You need to use the --list option to list the jobs. Thanks to dadoonet.

  • When launching for the first time FSCrawler with a job name, FSCrawler does not create anymore the job configuration folder with default settings. You need to use the --setup option to create the job settings. Thanks to dadoonet.

  • We don’t support anymore the elasticsearch.nodes.url setting. You need to use elasticsearch.urls instead. Thanks to dadoonet.

  • The _upload REST endpoint has been removed. Please now use the _document endpoint. Thanks to dadoonet.

New

  • The crawler system has been unified using a plugin architecture. You can now specify the crawler provider using fs.provider instead of server.protocol. Available providers are local (default), ftp, and ssh. See Crawler Provider. Thanks to dadoonet.

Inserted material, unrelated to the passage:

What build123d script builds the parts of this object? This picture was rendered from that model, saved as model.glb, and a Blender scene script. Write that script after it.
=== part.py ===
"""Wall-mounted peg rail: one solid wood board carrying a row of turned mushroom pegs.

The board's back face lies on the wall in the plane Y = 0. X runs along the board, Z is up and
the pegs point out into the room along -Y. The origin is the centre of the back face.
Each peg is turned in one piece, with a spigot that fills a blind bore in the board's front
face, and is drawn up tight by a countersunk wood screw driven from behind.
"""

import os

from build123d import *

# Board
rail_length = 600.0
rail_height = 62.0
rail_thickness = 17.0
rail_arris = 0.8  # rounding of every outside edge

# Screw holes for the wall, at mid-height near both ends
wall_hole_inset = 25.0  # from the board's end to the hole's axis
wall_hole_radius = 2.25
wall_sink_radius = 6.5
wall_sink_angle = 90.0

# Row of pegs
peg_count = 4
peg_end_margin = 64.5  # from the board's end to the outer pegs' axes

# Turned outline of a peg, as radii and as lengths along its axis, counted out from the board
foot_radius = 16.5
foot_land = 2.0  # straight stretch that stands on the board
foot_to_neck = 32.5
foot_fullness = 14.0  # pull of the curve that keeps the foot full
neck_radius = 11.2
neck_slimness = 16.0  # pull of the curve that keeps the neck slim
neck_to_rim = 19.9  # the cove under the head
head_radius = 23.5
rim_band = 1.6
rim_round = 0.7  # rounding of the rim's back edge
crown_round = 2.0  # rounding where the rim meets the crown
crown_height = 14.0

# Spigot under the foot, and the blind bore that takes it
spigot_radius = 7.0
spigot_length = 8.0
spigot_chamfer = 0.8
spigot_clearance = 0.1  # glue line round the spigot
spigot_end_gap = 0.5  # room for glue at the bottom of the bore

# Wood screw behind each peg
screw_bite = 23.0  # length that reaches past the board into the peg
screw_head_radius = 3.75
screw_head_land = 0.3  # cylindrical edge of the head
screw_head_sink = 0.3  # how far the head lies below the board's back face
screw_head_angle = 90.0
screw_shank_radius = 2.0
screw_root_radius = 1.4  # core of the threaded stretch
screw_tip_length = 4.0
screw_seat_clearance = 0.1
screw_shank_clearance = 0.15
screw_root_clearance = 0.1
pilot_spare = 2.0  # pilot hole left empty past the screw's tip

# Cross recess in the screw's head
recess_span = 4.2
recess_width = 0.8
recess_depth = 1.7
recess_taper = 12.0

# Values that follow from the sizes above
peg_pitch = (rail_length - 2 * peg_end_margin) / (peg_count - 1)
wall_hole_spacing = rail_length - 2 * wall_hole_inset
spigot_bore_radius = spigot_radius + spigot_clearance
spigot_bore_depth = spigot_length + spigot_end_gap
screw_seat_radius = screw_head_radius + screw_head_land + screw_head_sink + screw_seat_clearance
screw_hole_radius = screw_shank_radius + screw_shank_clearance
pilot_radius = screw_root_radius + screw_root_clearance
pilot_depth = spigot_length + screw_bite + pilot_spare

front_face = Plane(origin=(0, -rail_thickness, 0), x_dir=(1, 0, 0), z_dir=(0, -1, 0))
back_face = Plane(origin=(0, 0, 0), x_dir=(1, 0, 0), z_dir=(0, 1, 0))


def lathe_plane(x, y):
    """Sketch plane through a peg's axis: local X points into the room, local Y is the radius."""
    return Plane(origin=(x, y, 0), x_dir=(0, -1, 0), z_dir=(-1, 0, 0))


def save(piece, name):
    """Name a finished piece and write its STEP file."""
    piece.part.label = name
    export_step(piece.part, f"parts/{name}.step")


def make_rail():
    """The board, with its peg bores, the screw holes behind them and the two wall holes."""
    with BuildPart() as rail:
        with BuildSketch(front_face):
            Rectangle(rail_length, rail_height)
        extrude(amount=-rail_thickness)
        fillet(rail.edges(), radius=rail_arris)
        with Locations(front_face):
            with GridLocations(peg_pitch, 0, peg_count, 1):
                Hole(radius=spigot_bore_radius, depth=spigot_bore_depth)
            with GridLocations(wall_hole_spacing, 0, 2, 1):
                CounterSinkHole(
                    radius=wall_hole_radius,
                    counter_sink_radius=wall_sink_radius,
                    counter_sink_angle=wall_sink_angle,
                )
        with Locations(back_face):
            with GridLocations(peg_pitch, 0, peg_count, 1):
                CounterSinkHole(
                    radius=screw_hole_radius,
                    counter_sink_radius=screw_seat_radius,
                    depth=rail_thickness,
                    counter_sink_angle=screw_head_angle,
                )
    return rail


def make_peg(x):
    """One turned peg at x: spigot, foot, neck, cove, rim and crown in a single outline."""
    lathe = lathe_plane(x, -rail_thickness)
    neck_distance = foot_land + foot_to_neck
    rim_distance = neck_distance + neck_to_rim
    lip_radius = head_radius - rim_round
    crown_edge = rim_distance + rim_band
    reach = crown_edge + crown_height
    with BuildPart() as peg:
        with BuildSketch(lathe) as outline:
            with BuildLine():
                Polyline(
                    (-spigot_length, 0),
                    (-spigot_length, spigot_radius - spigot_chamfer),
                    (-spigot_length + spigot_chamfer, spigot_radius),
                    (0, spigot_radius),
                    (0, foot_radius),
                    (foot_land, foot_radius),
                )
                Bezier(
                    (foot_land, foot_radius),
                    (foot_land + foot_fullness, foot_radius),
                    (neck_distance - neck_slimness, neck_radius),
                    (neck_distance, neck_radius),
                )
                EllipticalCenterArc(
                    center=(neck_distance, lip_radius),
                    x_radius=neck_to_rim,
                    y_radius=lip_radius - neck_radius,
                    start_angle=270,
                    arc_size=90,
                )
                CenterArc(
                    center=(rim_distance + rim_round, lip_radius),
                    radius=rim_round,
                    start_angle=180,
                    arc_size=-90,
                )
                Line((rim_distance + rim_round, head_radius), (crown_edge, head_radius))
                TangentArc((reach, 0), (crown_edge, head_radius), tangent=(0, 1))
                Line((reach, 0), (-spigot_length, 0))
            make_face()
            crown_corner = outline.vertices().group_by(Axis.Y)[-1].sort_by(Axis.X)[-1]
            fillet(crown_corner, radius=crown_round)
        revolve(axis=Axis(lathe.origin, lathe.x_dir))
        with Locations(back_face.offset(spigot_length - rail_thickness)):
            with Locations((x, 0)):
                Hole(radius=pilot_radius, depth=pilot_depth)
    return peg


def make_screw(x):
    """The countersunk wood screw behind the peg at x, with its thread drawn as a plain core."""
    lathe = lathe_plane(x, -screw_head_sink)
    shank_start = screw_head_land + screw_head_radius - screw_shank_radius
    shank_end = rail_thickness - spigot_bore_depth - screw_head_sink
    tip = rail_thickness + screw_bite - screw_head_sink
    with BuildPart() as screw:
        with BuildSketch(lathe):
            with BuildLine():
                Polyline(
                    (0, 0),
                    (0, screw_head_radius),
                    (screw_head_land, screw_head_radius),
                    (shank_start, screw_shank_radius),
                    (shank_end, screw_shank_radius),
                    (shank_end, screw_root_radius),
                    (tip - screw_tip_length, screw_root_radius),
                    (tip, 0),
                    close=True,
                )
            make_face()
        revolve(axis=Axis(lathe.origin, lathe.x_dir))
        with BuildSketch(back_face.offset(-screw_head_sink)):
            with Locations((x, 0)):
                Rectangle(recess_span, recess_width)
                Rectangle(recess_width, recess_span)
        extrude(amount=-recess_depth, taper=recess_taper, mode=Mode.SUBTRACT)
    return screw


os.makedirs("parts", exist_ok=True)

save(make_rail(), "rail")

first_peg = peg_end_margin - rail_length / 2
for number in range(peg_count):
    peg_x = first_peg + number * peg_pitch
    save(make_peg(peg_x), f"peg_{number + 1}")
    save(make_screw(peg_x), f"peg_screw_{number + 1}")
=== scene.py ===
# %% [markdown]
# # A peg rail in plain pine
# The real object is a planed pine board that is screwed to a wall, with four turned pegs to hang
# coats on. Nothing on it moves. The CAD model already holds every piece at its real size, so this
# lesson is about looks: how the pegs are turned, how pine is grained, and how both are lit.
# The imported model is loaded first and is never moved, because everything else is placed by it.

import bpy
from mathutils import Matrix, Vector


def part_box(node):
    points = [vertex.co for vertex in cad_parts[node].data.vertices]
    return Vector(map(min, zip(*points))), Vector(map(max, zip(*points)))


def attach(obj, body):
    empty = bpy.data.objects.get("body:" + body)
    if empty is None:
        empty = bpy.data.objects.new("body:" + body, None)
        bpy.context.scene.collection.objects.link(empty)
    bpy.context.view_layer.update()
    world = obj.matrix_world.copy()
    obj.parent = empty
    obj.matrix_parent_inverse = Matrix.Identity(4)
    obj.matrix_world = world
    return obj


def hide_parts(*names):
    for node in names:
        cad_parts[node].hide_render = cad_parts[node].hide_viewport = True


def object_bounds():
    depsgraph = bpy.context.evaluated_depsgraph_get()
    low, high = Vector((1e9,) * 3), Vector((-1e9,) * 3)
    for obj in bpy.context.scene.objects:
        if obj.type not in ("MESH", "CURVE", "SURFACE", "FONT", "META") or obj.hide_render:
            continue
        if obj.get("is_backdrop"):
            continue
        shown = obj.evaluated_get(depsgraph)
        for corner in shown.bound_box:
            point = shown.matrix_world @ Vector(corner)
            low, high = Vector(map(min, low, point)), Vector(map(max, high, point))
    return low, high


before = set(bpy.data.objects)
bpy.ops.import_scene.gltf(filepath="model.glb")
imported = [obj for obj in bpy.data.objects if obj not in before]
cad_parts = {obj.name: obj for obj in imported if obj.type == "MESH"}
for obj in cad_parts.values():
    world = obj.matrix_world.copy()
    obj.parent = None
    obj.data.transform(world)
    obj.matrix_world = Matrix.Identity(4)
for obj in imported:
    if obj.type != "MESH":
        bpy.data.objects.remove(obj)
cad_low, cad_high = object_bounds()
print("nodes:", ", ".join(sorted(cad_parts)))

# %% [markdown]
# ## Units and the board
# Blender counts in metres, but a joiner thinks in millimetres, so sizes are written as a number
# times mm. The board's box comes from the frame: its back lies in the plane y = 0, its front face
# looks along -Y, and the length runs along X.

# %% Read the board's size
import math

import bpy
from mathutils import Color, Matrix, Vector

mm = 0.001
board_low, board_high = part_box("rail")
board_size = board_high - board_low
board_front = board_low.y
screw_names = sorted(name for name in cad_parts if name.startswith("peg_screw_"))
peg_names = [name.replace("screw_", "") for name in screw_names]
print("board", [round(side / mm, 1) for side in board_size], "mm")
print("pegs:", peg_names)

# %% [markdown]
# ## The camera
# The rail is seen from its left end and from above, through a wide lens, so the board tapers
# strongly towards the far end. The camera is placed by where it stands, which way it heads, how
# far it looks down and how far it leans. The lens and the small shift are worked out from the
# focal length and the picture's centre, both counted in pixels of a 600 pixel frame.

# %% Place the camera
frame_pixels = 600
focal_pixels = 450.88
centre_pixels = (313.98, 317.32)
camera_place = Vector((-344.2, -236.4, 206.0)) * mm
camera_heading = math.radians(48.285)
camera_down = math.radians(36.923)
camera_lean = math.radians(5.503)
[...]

  • FSCrawler does not need to wait until the next planned scan to scan again the filesystem. You can just set the next_check field to null in the ~/.fscrawler/{job_name}/_checkpoint.json file and FSCrawler will start a new scan immediately.

  • Job settings can be defined by env variables and system properties and you can also split the configuration of jobs using multiple files in the ~/.fscrawler/job/_settings directory. Also note that the system properties need to be set in the FS_JAVA_OPTS environment variable.

  • Add support for automatic semantic search when using a 8.17+ version with a trial or enterprise license. See Semantic search. Warning: this might slow down the ingestion process. Thanks to dadoonet.

  • Add support for Elastic cloud serverless. Thanks to dadoonet.

  • Using the REST API _document, you can now fetch a document from the local dir, from an http website or from an S3 bucket. See REST service. Thanks to dadoonet.

  • You can now remove a document in Elasticsearch using FSCrawler _document endpoint. See REST service. Thanks to dadoonet.

  • Implement our own HTTP Client for Elasticsearch. Thanks to dadoonet.

  • Add option to set path to custom tika config file. See Local FS settings. Thanks to iadcode.

  • Support for Index Templates. See Mappings. Thanks to dadoonet.

  • Support for Aliases. You can now index to an alias. Thanks to dadoonet.

  • Support for Access Token and Api Keys instead of Basic Authentication. See Using Credentials (Security). Thanks to dadoonet.

  • Allow loading external jars. This adds a new external directory from where jars can be loaded to the FSCrawler JVM. For example, you could provide your own Custom Tika Parser code. See Directory layout. Thanks to dadoonet.

  • Add temporal information in folder index. Thanks to bdauvissat

  • Add support for external metadata files while crawling, defaults to .meta.yml. See External Tags Thanks to dadoonet.

  • Add support for static external metadata for all documents. See External Tags Thanks to dadoonet.

  • The job name is not mandatory anymore and it will be fscrawler by default. Thanks to dadoonet.

  • FSCrawler also supports Elasticsearch 9. Thanks to dadoonet.

  • Add support for ACL metadata extraction for NTFS filesystems, including principals, permissions, and flags. Thanks to alexbluesteele.

  • Add support for pause/resume functionality with checkpoint persistence. The crawler can now be paused and resumed without losing progress. It also automatically recovers from network errors with exponential backoff retry. See REST service. Thanks to dadoonet.

Fix

  • Apple Keynote (.key) files are now supported for content extraction and indexing. Closes #782.

  • Closed open file streams after use. Thanks to alexbluesteele.

  • fs.ocr.enabled was always false. Thanks to ywjung.

  • Do not hide YAML parsing errors. Thanks to dadoonet.

  • Fix duration parsing for the day unit d. Thanks to dadoonet.

  • Image raw metadata extraction was not working. Thanks to dadoonet.

  • Fix issue when using crawling over SSH when the directory ends with a space. Thanks to dadoonet.

  • On windows, files and directories to be removed were not properly detected. Thanks to newschapmj1.

Deprecated

  • The server.protocol setting is deprecated. Use fs.provider instead. Thanks to dadoonet.

  • Support for Basic Authentication is deprecated. You should use API keys instead. Thanks to dadoonet.

Updated

  • Files are now sorted by date with a reverse order. So the most recent files should be indexed first. Thanks to dadoonet.

  • Add full support for Elasticsearch Elasticsearch 9.3.0, Elasticsearch 8.19.5, Elasticsearch 7.17.29. Thanks to dadoonet.

  • Update to Tika Tika 3.3.1. Thanks to dadoonet.

  • The default alias name is now the job name and not forced to fscrawler anymore. Thanks to dadoonet.

  • The default REST endpoint is now running at / instead of /fscrawler/. Thanks to dadoonet.

Removed

  • Remove the specific distributions depending on Elastic version. Thanks to dadoonet.

  • Support for Elasticsearch 6.x is removed. Thanks to dadoonet.

Thanks to @dadoonet, @ywjung, @iadcode, @bdauvissat, @alexbluesteele for this release!